Now, the final assumption of the rules is that because monsters have all this gold, and adventurers are out there killing monsters and taking that gold, that gold is the standard coin of most realms.  Gold flows into civilized areas not from mining operations, but from adventurers looting it from the monsters (who aren't given any source for the gold, leaving it for each group to make up as they like).

And so we have a gold standard in D&D.  And while it isn't realistic in a historical Earth sense, it does make sense within the premise of the game.

So what insights can be drawn from this? 

First, gold is probably much more common in a D&D world than it is in the real world.  There's more gold out there, so it's not as much of a stretch to see gold as the default coin metal.  Or if it's not more common of a metal geologically, it's at least easier to get at, because of all the subterranean races carving out dungeons and lairs and cities beneath the surface of the world.

Second, do rulers bother to mint their own coins?  With the massive influx of old specie coming up from the dungeons, why bother with making their own?  I'd guess that yes, they do still have mints, where they melt down old coins and re-stamp them.  This would be done for the same reasons it's done in the real world--to assure people using the coins that they are of the value the government says they are, and to prevent counterfeiting.  There's likely a lot less gold mining going on, though.  Why take all the effort to mine or pan for gold 49er style, when you could just send a team of experts to kill a basilisk instead?

Third, could gold have once been plentiful in the world, but is now disappearing?  Creatures like the rarely used aurumvorax, portable hole+bag of holding disasters, wizards building planar strongholds...there are likely a lot of ways that coins and gems and stuff are disappearing from the world.  Could that make gold more valuable again?  If you want a good verisimilitudinous fantasy reason for a silver standard, why not consider something like this?  Adventurers go for the gold because everyone else is running out? 

In conclusion, I'd argue that there's nothing wrong with using the game's assumed gold standard in your game.  If you want to switch to a silver standard, that's fine, but historical precedent is not necessarily relevant to some of the game's base assumptions, while the gold standard it presents does seem to have a logical basis within the game world.

* Other cultures have buried kings or other important people with grave goods/treasure, but I've come across few legends of monsters then coming to claim that loot as their own, and heroes then coming to slay the monsters in other mythologies.


  1. Nice post.
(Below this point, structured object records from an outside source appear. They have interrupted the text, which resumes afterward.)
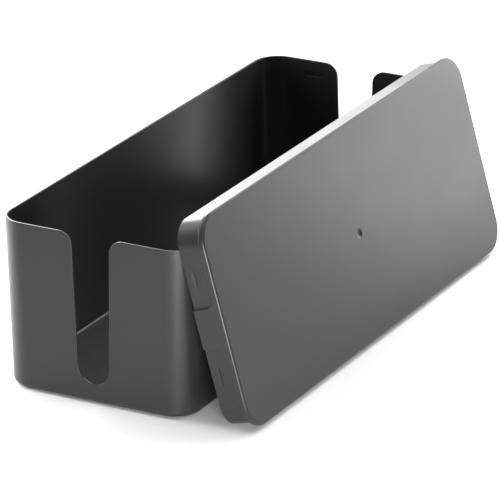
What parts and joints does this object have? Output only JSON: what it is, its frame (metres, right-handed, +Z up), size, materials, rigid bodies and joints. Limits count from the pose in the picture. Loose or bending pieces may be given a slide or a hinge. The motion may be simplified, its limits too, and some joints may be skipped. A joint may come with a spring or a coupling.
{
  "type": "cable management box",
  "caption": "Open-topped plastic tray for a power strip, with a U-shaped cable slot in each end wall, and a shallow lid that clicks on, shown off and leaning on the tray's long side.",
  "frame": {"origin": "centre of the tray's flat underside; the four rubber feet reach 1.2 mm below it, and the lid's lower edge is level with the feet", "axes": "+X along the tray, from one cable slot to the other; +Z up; the lid leans on the -Y long side, so -Y is the front"},
  "size_m": [0.407, 0.2066, 0.1544],
  "materials": {
    "box_plastic": "dark grey moulded plastic, satin, with a fine even texture",
    "foot_rubber": "matte black rubber"
  },
  "bodies": {
    "tray": {"base": "box_plastic", "foot_front_left": "foot_rubber", "foot_front_right": "foot_rubber", "foot_rear_left": "foot_rubber", "foot_rear_right": "foot_rubber"},
    "lid": {"lid": "box_plastic"}
  },
  "joints": [
    {"name": "lid_lift", "type": "slide", "parent": "tray", "child": "lid", "axis": [0, 0, 1], "range_m": [0, 0.16]}
  ]
}
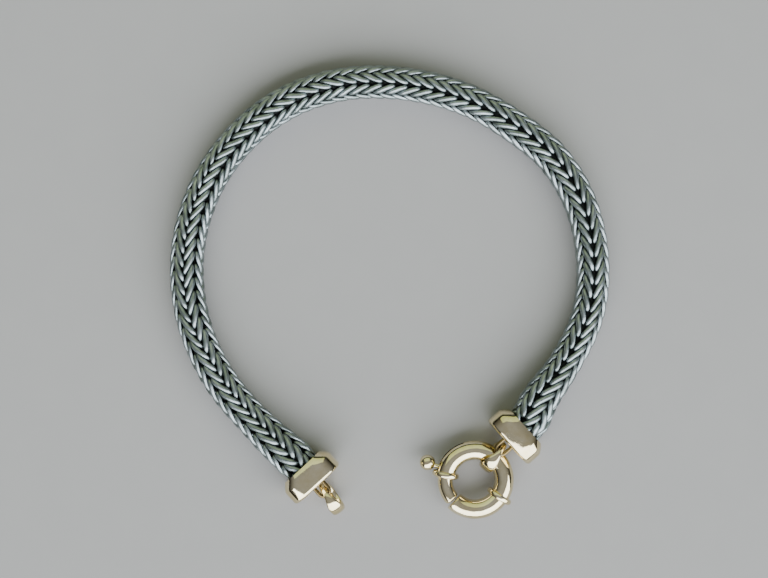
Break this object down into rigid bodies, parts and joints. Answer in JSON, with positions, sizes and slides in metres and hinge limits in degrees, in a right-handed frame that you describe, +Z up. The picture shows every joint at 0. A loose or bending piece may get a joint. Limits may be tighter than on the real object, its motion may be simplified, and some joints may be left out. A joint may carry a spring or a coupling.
{
  "type": "chain bracelet",
  "caption": "Thick woven silver chain bracelet lying open in a C, with boxy gold end caps, a free link ring on one end and a sprung bolt-ring clasp on the other.",
  "frame": {"origin": "centre of the bracelet's box, on the plane that it lies on", "axes": "+Z up from that plane, +Y from the clasp towards the middle of the chain, +X from the left end cap towards the clasp end"},
  "size_m": [0.0731, 0.0754, 0.007],
  "materials": {
    "silver": "oxidised silver, satin with dark gaps",
    "gold": "polished pale gold"
  },
  "bodies": {
    "root": {"woven_chain": "silver", "end_cap_left": "gold", "end_cap_right": "gold", "link_ring_left": "gold", "link_ring_right": "gold", "clasp_body": "gold"},
    "trigger": {"clasp_trigger": "gold"}
  },
  "joints": [
    {"name": "trigger", "type": "hinge", "parent": "root", "child": "trigger", "pos_m": [0.01406, -0.03118, 0.0026], "axis": [0, 0, 1], "range_deg": [-46, 0], "stiffness_Nm_per_rad": 0.005, "springref_deg": 11.46}
  ]
}
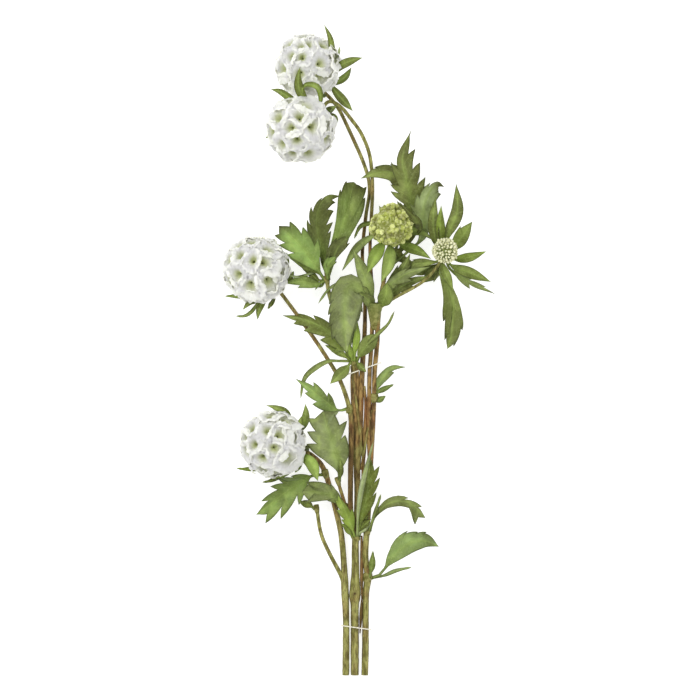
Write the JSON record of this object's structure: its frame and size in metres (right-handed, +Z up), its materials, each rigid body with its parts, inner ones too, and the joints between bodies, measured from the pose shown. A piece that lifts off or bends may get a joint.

I've often wanted to switch to a silver standard, but now I believe a gold standard better portrays what the game is all about. Because it's not a game about medieval Earth but with monsters, it's about a wild and magic world that has some passing similarities with Earth.

    Anyway, apparently only 161,000 tons of gold have EVER been mined on our planet, which is about enough to fill 2 Olympic sized swimming pools. And over half of that has been mined in just the past 50 years. Doesn't seem right, but that's what the National Geographic says.

  2. I think the urge to switch to the silver standard has more to do with silver and especially copper than it does with gold. I think another viable alternative is to just be rid of copper and maybe even silver!

    I guess it depends on what you want out of your game.

  3. @Lord Kilgore: I disagree with that figure. How many stories have we heard about lost, golden cities, Incas hiding gold from Pizzaro, that kind of stuff. Surely they can't all be legends. I suppose it's irrelevant, though, as there isn't a lot of gold out there anyway.

    As far as the "gold standard" goes, does it really matter? D&D has platinum, which is more analogous to historic gold. Sure, we can use a silver standard, but you're essentially just changing the names. And D&D coins are huge: 1/10th of a pound. Real coins were very small, right? But it's probably necessary for the big coins from a gamist view, it makes it hard to haul around a ton of money. Thus you spend it as fast as you get it, which encourages proper S&S-style play.

    For a historical RPG, using gold is awful. For fantasy, I don't think it matters. I tried to implement a C&S sort of economy into a D&D game once. It was a pain in the ass and honestly not worth worrying about. Just increase the mortality rate of the PCs and money doesn't become nearly as important.

  4. What you're describing is a world functionally similar to WoW and other MMORPGs: monsters spawn with gold attached, and "mining" is questing. And the result is "gold farms" IRL, which would certainly be replicated in the gameworld's economy by NPCs if they had agency. Prolific spawning dungeons would be gold mines, subject to rushes.

    I had an idea about games like James M's that are beset by a Chaos threatening to unmake them, pouring monsters out of the Dungeon Dimensions. My idea was that either one day adventurers will deplete the supply of monsters (leading to mass adventurer unemployment and civil unrest) or monsters are quickly recycled through the Hells to rise and fight again - a fast-track karmic reincarnation path - and that if you really wanted to reduce the numbers of monsters you would have to convert or imprison them. But what if monsters always come with gold? Then what is gold? Is it Hell-placenta/lubricant (the root of all evil)? Is that why it ends up decorating churches and palaces?

    ...and pretty soon it seems like the gold itself is in charge.

  5. Your view of gold production seems valid for a standard D&D game, where gold flows like water from the veins of slain monsters, but it feels wrong to use the PRICES as set in the various gold standard gaming books.

    Fixing the prices is the other side of the coin (no pun intended). That is why I plan to use a sliver standard. Dragons and what not can still have gold, but not as much.

  6. How many stories have we heard about lost, golden cities, Incas hiding gold from Pizzaro, that kind of stuff. Surely they can't all be legends.

    Well, surely they all CAN be, even if some of them could be true. I suspect that they aren't. Either way, the National Geographic numbers seem low to a layman like me anyway.

    For our homebrew, we're using a different advancement system which decouples huge numbers of XP requiring huge numbers of GP to attain, and have therefore cut all treasure sizes by about 90%. And left the price list (mostly) as is. Each GP recovered is much more valuable and we don't have the "leave those 15,000 silver pieces behind, they're worthless" going on.